Kommentar: Wettbewerb auf schmalem Grat

Die Politiker wollten mit dem GMG neue Formen des Wettbewerbs im Gesundheitswesen anregen. Zum Wettbewerb gehört, neue Wege auszuprobieren, von denen niemand weiß, wohin sie führen werden. Einer dieser Wege ist das Shop-in-Shop-Konzept für Apotheken. Dies kann ein eigenständiger Bereich für die Kosmetik oder bestimmte Gesundheitsthemen sein - oder für die Produkte eines bestimmten Herstellers. Doch wohin wird dieser Weg führen? ę

Kurzfristig ist es sicher eine hervorragende Marketingidee, einen finanziell gut ausgestatteten Hersteller die teure Fernsehwerbung bezahlen zu lassen, sich mit der eigenen Apotheke an dieses Marketing anzuhängen und dann die Früchte des geballten Werbeeinsatzes zu ernten. Dafür lohnt sich dann auch ein beträchtliches eigenes Engagement. Doch ist der Shop-in-Shop auch eine Gratwanderung. Denn der Weg vom Shop innerhalb der Apotheke bis zum eigenständigen Shop eines Herstellers ist für den Kunden nicht weit. Die Trennung zwischen dem "normalen" Teil der Apotheke mit den teuren innovativen Originalpräparaten und dem Shop mit den preiswerten Generika soll den Kunden bewusst gemacht werden.

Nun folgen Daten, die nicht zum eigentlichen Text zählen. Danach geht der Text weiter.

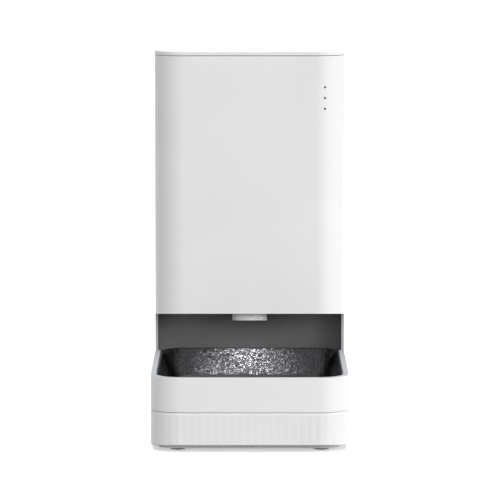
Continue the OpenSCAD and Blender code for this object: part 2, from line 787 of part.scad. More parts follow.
module lid_lock() color(pale) {
    slab([lock_knob[0], back - wall - 0.3, lock_z - knob_hz], [lock_knob[1], back - 0.3, lock_z + knob_hz]);
    slab([lock_plate[0], lock_plate_y, lock_z - plate_hz],
        [lock_plate[1], back - wall - fit, lock_z + plate_hz]);
    slab([lock_bolt[0], hook_y + fit, lock_z - bolt_hz],
        [lock_bolt[1], lock_plate_y + eps, lock_z + bolt_hz]);
}

module lock_guide() color(pale) for (s = [-1, 1]) {
    rail_z = lock_z + s * (plate_hz + fit + rail_w / 2);
    lip_mid = lock_z + s * (plate_hz - 0.6);
    slab([lock_rail[0], back - wall - rail_h, rail_z - rail_w / 2],
        [lock_rail[1], back - wall, rail_z + rail_w / 2]);
    slab([lock_rail[0], back - wall - rail_h, lip_mid - 0.9],
        [lock_rail[1], back - wall - rail_h + rail_lip, lip_mid + 0.9]);
}

outer_shell();
base_tub();
base_plate();
rubber_feet();
base_screws();
shell_screws();
niche_liner();
bowl_cradle();
food_bowl();
food_spout();
chute_sensors();
rotor_chamber();
chamber_screws();
portion_shield();
wiper_strip();
deck();
deck_screws();
grain_bucket();
rotor_shaft();
rotor_hub();
rotor_vanes();
agitator();
output_gear();
compound_gear();
gear_pin();
motor_pinion();
motor();
gearbox_case();
gearbox_cover();
gearbox_screws();
main_board();
board_parts();
board_screws();
power_jack();
feed_button();
feed_switch();
led_board();
leds();
light_pipes();
motor_lead();
sensor_lead();
lid_top();
lid_liner();
lid_seal();
lid_screws();
desiccant_cup();
desiccant_pack();
desiccant_cap();
lid_lock();
lock_guide();
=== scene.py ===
import json
import math

import bmesh
import bpy
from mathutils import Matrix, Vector


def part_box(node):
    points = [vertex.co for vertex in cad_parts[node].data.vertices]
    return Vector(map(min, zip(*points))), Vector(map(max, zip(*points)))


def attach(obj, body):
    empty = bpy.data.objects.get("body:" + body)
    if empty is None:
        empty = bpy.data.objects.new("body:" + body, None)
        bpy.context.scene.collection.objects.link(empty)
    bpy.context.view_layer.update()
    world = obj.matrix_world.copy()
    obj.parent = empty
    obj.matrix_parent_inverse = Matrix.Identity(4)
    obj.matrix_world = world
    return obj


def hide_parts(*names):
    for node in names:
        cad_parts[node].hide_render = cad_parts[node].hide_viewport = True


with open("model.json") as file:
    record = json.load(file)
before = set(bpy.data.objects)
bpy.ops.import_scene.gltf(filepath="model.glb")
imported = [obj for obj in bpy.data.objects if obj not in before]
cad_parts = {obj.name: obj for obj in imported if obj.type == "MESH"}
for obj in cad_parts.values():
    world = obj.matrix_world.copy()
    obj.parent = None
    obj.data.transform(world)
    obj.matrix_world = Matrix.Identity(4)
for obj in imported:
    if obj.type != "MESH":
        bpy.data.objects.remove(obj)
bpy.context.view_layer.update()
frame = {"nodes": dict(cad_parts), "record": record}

MM = 0.001


# ---------------------------------------------------------------- sizes, from the frame where it has them

def side(node, axis, high):
    """One side of a CAD node's box, in metres."""
    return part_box(node)[1 if high else 0][axis]


X, Y, Z = 0, 1, 2
HALF_W = side("outer_shell", X, True)
FRONT = side("outer_shell", Y, False)
BACK = side("outer_shell", Y, True)
SHELL_LOW = side("outer_shell", Z, False)
SHELL_TOP = side("outer_shell", Z, True)
TOWER_FRONT = side("lid_top", Y, False)
NICHE_TOP = side("niche_liner", Z, True) - 2 * MM
CORNER = 26 * MM
WALL = 2.5 * MM
RIM_W = 4.8 * MM
RIM_Z = side("food_bowl", Z, True) + 0.7 * MM
LIP_Z = RIM_Z - 2.9 * MM
ARC_Y = TOWER_FRONT + CORNER
NICHE_DROP = 3.3 * MM
SIDE_TOP = NICHE_TOP - NICHE_DROP
DOT_R = 0.9 * MM
SPOUT_HALF = 15.5 * MM


# ---------------------------------------------------------------- mesh tools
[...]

Doch gerade darin liegt die Gefahr, eine ganz neue Art von Apotheke aufzubauen, die ohne Innovationen und klassische Marken auskäme. Der Weg für die herstellerabhängige Kette wäre dann zumindest beim Kunden frei. Kein Hersteller hat bisher von sich aus ein solches Angebot gemacht, das manche als Angriff auf die Unabhängigkeit der Apotheker verstehen könnten. Vielleicht halten die Hersteller die Zeit noch nicht für gekommen oder sie fürchten die Reaktion der Apothekerschaft. Nun haben Apotheker die Idee von sich aus in den Wettbewerb geschickt. Die Frage bleibt, wie lange sich auf diesem schmalen Grat balancieren lässt, ohne die Kontrolle über das eigene Gleichgewicht zu verlieren. Der Absturz könnte sehr tief sein.